By this time Hoover’s dangerous purchasing power theory of wages had driven unemployment up to 24.9 per cent.

Hoover lost the election to Roosevelt who, nevertheless, continued with Hoover’s policies. The result was the longest and deepest depression in US history. Yet Hoover, the man who denounced proponents of “economic orthodoxy” as “reactionary . . . bitter-end liquidationists”, who supported the 1930 disastrous Smoot-Hawley tariff, who fixed wage-rates, implemented public works, established the Reconstruction and Finance Corporation, restrained competition, drastically raised taxes and government spending; the president who intervened in the economy on an unprecedented scale, breaching every tenet of laisezz-fair economics, is still accused by the historically illiterate likes of Hartcher of having created the Great Depression because he adhered to the “economic orthodoxy of the day”.

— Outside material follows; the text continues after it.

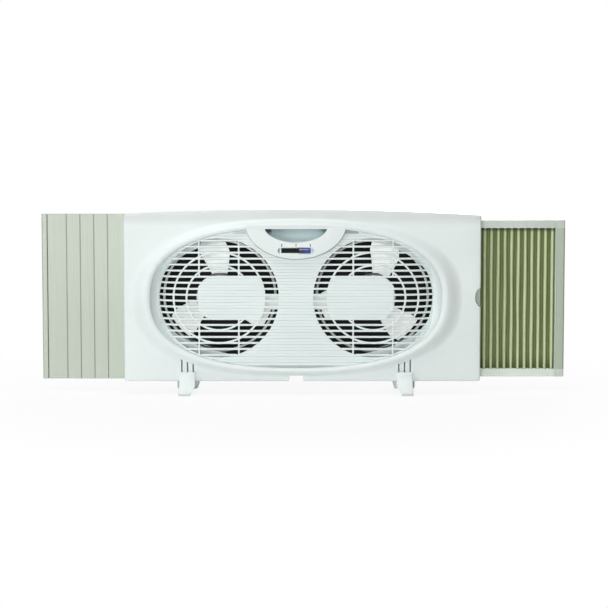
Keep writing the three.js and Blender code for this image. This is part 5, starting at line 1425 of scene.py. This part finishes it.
class FAN_OT_stage(bpy.types.Operator):
    """Sets the floor, the white surroundings, the lamps and the camera"""

    bl_idname = "fan.stage"
    bl_label = "Studio"

    def execute(self, context):
        self.floor()
        self.surroundings(context.scene)
        stage = context.scene.fan_stage
        aim = Vector((MIDDLE_X, FACE_Y, 0.15))
        places = (("front", (-0.3, -3.45, 0.54), (1.0, 0.14)), ("key", (-0.3, -0.5, 2.2), (1.5, 1.5)),
                  ("side", (-1.7, -1.5, 0.31), (0.5, 0.12)), ("back", (0.7, 2.8, 1.3), (1.5, 1.5)))
        for name, at, size in places:
            lamp = bpy.data.lights.new(name, "AREA")
            lamp.shape = "RECTANGLE"
            lamp.size, lamp.size_y = size
            lamp.energy = getattr(stage, name)
            self.seat(name, lamp, Vector(at), aim)
        self.camera(context.scene, stage)
        context.scene.view_settings.view_transform = "Standard"
        return {"FINISHED"}

    def floor(self):
        """Flat grid of two parameters far wider than the object. The camera sees it nearly white: it keeps
        a share of the object's shadow, which fades out with the distance from the object."""
        u, v = np.meshgrid(np.linspace(-6, 6, 9), np.linspace(-4, 8, 9), indexing="ij")
        points = grid(u, v, 0.0).reshape(-1, 3)
        piece = make_object("floor", points, grid_quads(9, 9, wrap_columns=False)[:, ::-1])
        m = Finish("floor_paper")
        m.feed(m.shader, {"Base Color": m.ramp(m.noise(3.0), [(0.3, (0.86, 0.87, 0.87)), (0.7, (0.88,) * 3)]),
                          "Roughness": 0.9, "Specular IOR Level": 0.1})
        reach = m.add("ShaderNodeVectorMath", {0: m.place}, operation="LENGTH").outputs["Value"]
        clear = m.math("MULTIPLY", m.seen(), m.remap(reach, 0.3, 0.7, 0.88, 1.0))
        glow = m.add("ShaderNodeEmission").outputs["Emission"]
        mix = m.add("ShaderNodeMixShader", {0: clear, 1: m.shader.outputs["BSDF"], 2: glow})
        m.feed(m.output, {"Surface": mix.outputs["Shader"]})
        piece.data.materials.append(m.owner)

    def surroundings(self, scene):
        """Plain soft sky for diffuse light, white for what the camera, gloss and glass see."""
        scene.world = bpy.data.worlds.new("plain_white")
        m = Nodes(scene.world)
        soft, white = [m.add("ShaderNodeBackground", {"Color": tone, "Strength": strength}).outputs[0]
                       for tone, strength in (((0.96, 0.98, 1.0), scene.fan_stage.sky), ((1, 1, 1), 1.0))]
        mix = m.add("ShaderNodeMixShader", {0: m.seen(), 1: soft, 2: white})
        m.add("ShaderNodeOutputWorld", {"Surface": mix.outputs[0]})

    def seat(self, name, data, at, aim):
        """Object that stands at a point and looks at another."""
        seat = bpy.data.objects.new(name, data)
        seat.location = at
        seat.rotation_euler = (aim - at).to_track_quat("-Z", "Y").to_euler()
        bpy.context.scene.collection.objects.link(seat)
        return seat

    def camera(self, scene, stage):
        """Camera raised by the elevation over a level line, aimed at the picture's middle."""
        aim = Vector((0.0009, FACE_Y, 0.1459))
        camera = bpy.data.cameras.new("camera")
        camera.lens = stage.lens
        camera.clip_end = 50
        up = stage.elevation
        at = aim + stage.distance * Vector((0, -math.cos(up), math.sin(up)))
        scene.camera = self.seat("camera", camera, at, aim)


class FAN_PT_panel(bpy.types.Panel):
    """Lists the sizes, colours and steps of the window fan"""

    bl_idname = "FAN_PT_panel"
    bl_label = "Twin window fan"
    bl_space_type = "VIEW_3D"
    bl_region_type = "UI"
    bl_category = "Window fan"

    def draw(self, context):
        for group in (context.scene.fan_sizes, context.scene.fan_colours, context.scene.fan_stage):
            box = self.layout.box()
            for name in group.__annotations__:
                box.prop(group, name)
        for operator in STEPS:
            self.layout.operator(operator.bl_idname)


STEPS = (FAN_OT_finishes, FAN_OT_front_housing, FAN_OT_front_grille, FAN_OT_rear, FAN_OT_switch,
         FAN_OT_side_pieces, FAN_OT_curtain, FAN_OT_impellers, FAN_OT_feet, FAN_OT_stage)
CLASSES = (FanSizes, FanColours, FanStage, *STEPS, FAN_PT_panel)


def register():
    for cls in CLASSES:
        bpy.utils.register_class(cls)
    bpy.types.Scene.fan_sizes = PointerProperty(type=FanSizes)
    bpy.types.Scene.fan_colours = PointerProperty(type=FanColours)
    bpy.types.Scene.fan_stage = PointerProperty(type=FanStage)


def unregister():
    del bpy.types.Scene.fan_stage
    del bpy.types.Scene.fan_colours
    del bpy.types.Scene.fan_sizes
    for cls in reversed(CLASSES):
        bpy.utils.unregister_class(cls)


def main():
    register()
    for operator in STEPS:
        group, name = operator.bl_idname.split(".")
        getattr(getattr(bpy.ops, group), name)()


if __name__ == "__main__":
    main()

As we have seen, this view is a complete reversal of the truth. Hartcher was right about one thing: the Great Depression was not inevitable — but what he and his colleagues cannot grasp is that it was the bitter fruit of the anti-market policies of Hoover and Roosevelt.



Note: How can journalists and others be so wrong? The answer, I regret to say, is our universities. It’s not just journalists who are at fault. Plenty of economic advisors are still pumping out the same nonsense.

*Only the Austrian school of economics has been able to provide a satisfactory explanation of the great depression and the Asian crisis. Unfortunately the Australian media refuses to publish articles based on Austrian analysis. I suspect this is due to Australian journalists’ deep-rooted attachment to Keynesian economics and its rationale for large-scale government spending.